##### DATASET EXCERPT #####
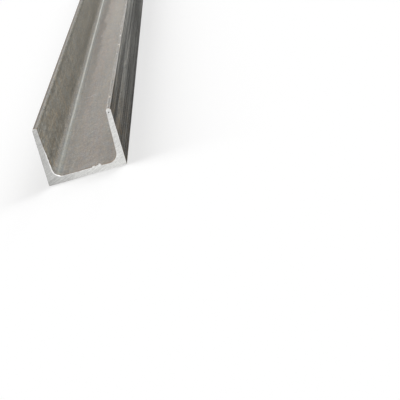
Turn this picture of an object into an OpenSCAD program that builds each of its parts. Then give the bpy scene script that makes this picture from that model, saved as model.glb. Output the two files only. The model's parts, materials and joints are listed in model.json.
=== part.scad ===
// Stainless steel channel: a cut length of hot-rolled bar stock, one piece of steel.
// Its section is a U with a flat web and two flanges whose inner faces lean,
// with a fillet at each root, a rounded tip on each flange and crisp heels.
// It lies on its web. X runs across the web, Y along the bar and Z up.
// The origin is the middle of the web's outer face, at half length.

/* [Bar] */
// Length of the cut piece
bar_length = 1000; // [100:10:6000]

/* [Section] */
// Width over the two flanges, across the web
web_width = 50; // [35:0.5:100]
// Height from the web's outer face to the tips of the flanges
flange_height = 37; // [20:0.5:80]
// Thickness of the web
web_thickness = 4.2; // [3:0.1:10]
// Thickness of a flange at its tip, measured before the tip is rounded
toe_thickness = 3.2; // [2:0.1:8]
// Angle of each flange's inner face from upright, in degrees, thicker towards the web
flange_taper = 3; // [0:0.25:6]

/* [Rounding] */
// Radius of the fillet where the web's inner face meets a flange
root_radius = 5.7; // [1:0.1:8]
// Radius of the tip's edge on the outer side of a flange
toe_outer_radius = 1.5; // [0.3:0.1:3]
// Radius of the tip's edge on the inner side of a flange
toe_inner_radius = 1.4; // [0.3:0.1:3]
// Radius of the heel, the outer edge between the web and a flange
heel_radius = 0.5; // [0.2:0.1:3]

/* [Hidden] */

// Segments of a full circle
arc_segments = 96;

// A disc's bite past a leaning face, so that its arc crosses that face cleanly
bite = 0.001;

// How far an inner face leans for each unit of height, and the length of its normal
lean = tan(flange_taper);
lean_length = sqrt(1 + lean * lean);

// How far a disc's centre lies from the sharp corner that it rounds, for each unit of radius
corner_reach = lean_length - lean;

// Half the width over the flanges, and half the gap between the sharp inner edges of the tips
half_width = web_width / 2;
half_mouth = half_width - toe_thickness;

// The two rounded edges of a thin tip share its thickness
toe_room = toe_thickness / 2;
toe_outer = min(toe_outer_radius, toe_room);
toe_inner = min(toe_inner_radius, toe_room);

// A fillet reaches no further than the middle of the web, or up to a tip's rounding
half_floor = half_mouth - lean * (flange_height - web_thickness);
wall_rise = flange_height - web_thickness - 2 * toe_inner;
root = min(root_radius, half_floor / corner_reach, wall_rise);

// Centres of the four kinds of rounded corner, on the +X side
heel_centre = [half_width - heel_radius, heel_radius];
toe_outer_centre = [half_width - toe_outer, flange_height - toe_outer];
toe_inner_centre = [half_mouth + toe_inner * corner_reach - bite, flange_height - toe_inner];
root_centre = [half_floor - root * corner_reach + bite, web_thickness + root];

// Point on the +X flange's inner face at a height
function inner_face(height) = [half_mouth - lean * (flange_height - height), height];

// Heights at which that face runs into the tip's rounding and into the root fillet
face_top = toe_inner_centre.y + toe_inner * lean / lean_length;
face_bottom = root_centre.y - root * lean / lean_length;

// The +X side of the outline, with a straight chord across each rounded corner
side_outline = [
    [heel_centre.x, 0],
    [half_width, heel_centre.y],
    [half_width, toe_outer_centre.y],
    [toe_outer_centre.x, flange_height],
    [toe_inner_centre.x, flange_height],
    inner_face(face_top),
    inner_face(face_bottom),
    [root_centre.x, web_thickness],
];

// The other side is its mirror image, taken backwards to go on round the outline
other_side_outline = [
    for (i = [len(side_outline) - 1 : -1 : 0]) [-side_outline[i].x, side_outline[i].y]
];

// A full disc at a rounded corner on each side of the section
module corner_discs(centre, radius) {
    for (side = [-1, 1])
        translate([side * centre.x, centre.y])
        circle(r = radius, $fn = arc_segments);
}

// The section, drawn in X and Y with the flanges towards +Y.
// Discs fill the outer corners and hollow out the root fillets.
module section() {
    difference() {
        union() {
            polygon(concat(side_outline, other_side_outline));
            corner_discs(heel_centre, heel_radius);
            corner_discs(toe_outer_centre, toe_outer);
            corner_discs(toe_inner_centre, toe_inner);
        }
        corner_discs(root_centre, root);
    }
}

// The bar, sawn square at both ends
module channel() {
    color([0.62, 0.61, 0.59])
    rotate([90, 0, 0])
    linear_extrude(height = bar_length, center = true)
    section();
}

channel();
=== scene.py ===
"""Stainless steel channel: the looks of one cut length of hot-rolled, pickled bar stock.

The bar lies on its web, flanges up: X across the web, Y along the bar, Z up, in metres.
"""

import json
import math

import bpy
from bpy.props import FloatProperty, FloatVectorProperty, IntProperty, PointerProperty
from mathutils import Euler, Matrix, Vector


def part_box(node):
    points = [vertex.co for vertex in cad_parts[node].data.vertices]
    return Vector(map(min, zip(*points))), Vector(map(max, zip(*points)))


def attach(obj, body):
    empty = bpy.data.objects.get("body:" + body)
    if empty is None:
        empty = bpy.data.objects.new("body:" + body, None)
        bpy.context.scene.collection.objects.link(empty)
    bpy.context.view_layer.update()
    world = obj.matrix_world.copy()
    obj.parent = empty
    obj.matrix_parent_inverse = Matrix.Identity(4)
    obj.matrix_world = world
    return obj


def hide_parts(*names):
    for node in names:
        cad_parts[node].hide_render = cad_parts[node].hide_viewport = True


bl_info = {
    "name": "Stainless Steel Channel",
    "version": (1, 0, 0),
    "blender": (4, 5, 0),
    "location": "View3D > Sidebar > Channel",
    "description": "Builds a cut length of hot-rolled stainless steel channel in a plain studio",
    "category": "Add Mesh",
}

MM = 0.001
NODE = "channel"
CREASE_ANGLE = math.radians(25.0)
FLOOR_GLOW = 0.52
FLOOR_REACH = 12.0
FLOOR_DROP = 0.1 * MM

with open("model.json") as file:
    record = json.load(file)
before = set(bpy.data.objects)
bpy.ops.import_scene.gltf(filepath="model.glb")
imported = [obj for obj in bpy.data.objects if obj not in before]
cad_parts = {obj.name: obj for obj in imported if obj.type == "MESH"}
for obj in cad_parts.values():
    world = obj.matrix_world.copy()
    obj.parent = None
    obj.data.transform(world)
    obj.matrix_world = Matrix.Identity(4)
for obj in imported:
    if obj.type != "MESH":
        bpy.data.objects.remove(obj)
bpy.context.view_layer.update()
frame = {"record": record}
BAR_LOW, BAR_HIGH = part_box(NODE)
BAR_SIZE = BAR_HIGH - BAR_LOW
MOUNT_PLACES = {mount["name"]: mount["pos_m"] for mount in frame["record"]["mounts"]}
WEB_THICKNESS = MOUNT_PLACES["web_inside"][2]


# --- Sizes, colours and places that a user would change ---


def length_property(name, text, default, low=0.0):
    """A size in metres, shown in the file's own units."""
    return FloatProperty(name=name, description=text, default=default, min=low, precision=5,
                         subtype="DISTANCE", unit="LENGTH")


def colour_property(name, text, default):
    """A linear colour."""
    return FloatVectorProperty(name=name, description=text, default=default, min=0.0, max=1.0,
                               subtype="COLOR")


class SectionSizes(bpy.types.PropertyGroup):
    """Sizes of the rolled section and of the cut length."""

    bar_length: length_property("Length", "Length of the cut piece", BAR_SIZE.y)
    web_width: length_property("Web width", "Width over the two flanges", BAR_SIZE.x)
    flange_height: length_property("Flange height", "Web's back to the flange tips", BAR_SIZE.z)
    web_thickness: length_property("Web thickness", "Thickness of the web", WEB_THICKNESS)
    toe_thickness: length_property("Toe thickness", "Thickness of a flange at its tip", 3.2 * MM)
    flange_taper: FloatProperty(name="Flange taper", description="Lean of a flange's inner face",
                                default=math.radians(3.0), subtype="ANGLE", unit="ROTATION")
    root_radius: length_property("Root radius", "Fillet between web and flange", 5.7 * MM)
    toe_outer_radius: length_property("Toe outer radius", "Tip's edge, outer side", 1.5 * MM)
    toe_inner_radius: length_property("Toe inner radius", "Tip's edge, inner side", 1.4 * MM)
    heel_radius: length_property("Heel radius", "Outer edge of web and flange", 0.5 * MM)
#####
→ GIVEN REQUEST
Starting with the line that contains "flanges towards +Y.", repeat each line exactly, and stop once the line that contains "if empty is" has been repeated.

→ SOLUTION
// The section, drawn in X and Y with the flanges towards +Y.
// Discs fill the outer corners and hollow out the root fillets.
module section() {
    difference() {
        union() {
            polygon(concat(side_outline, other_side_outline));
            corner_discs(heel_centre, heel_radius);
            corner_discs(toe_outer_centre, toe_outer);
            corner_discs(toe_inner_centre, toe_inner);
        }
        corner_discs(root_centre, root);
    }
}

// The bar, sawn square at both ends
module channel() {
    color([0.62, 0.61, 0.59])
    rotate([90, 0, 0])
    linear_extrude(height = bar_length, center = true)
    section();
}

channel();
=== scene.py ===
"""Stainless steel channel: the looks of one cut length of hot-rolled, pickled bar stock.

The bar lies on its web, flanges up: X across the web, Y along the bar, Z up, in metres.
"""

import json
import math

import bpy
from bpy.props import FloatProperty, FloatVectorProperty, IntProperty, PointerProperty
from mathutils import Euler, Matrix, Vector


def part_box(node):
    points = [vertex.co for vertex in cad_parts[node].data.vertices]
    return Vector(map(min, zip(*points))), Vector(map(max, zip(*points)))


def attach(obj, body):
    empty = bpy.data.objects.get("body:" + body)
    if empty is None:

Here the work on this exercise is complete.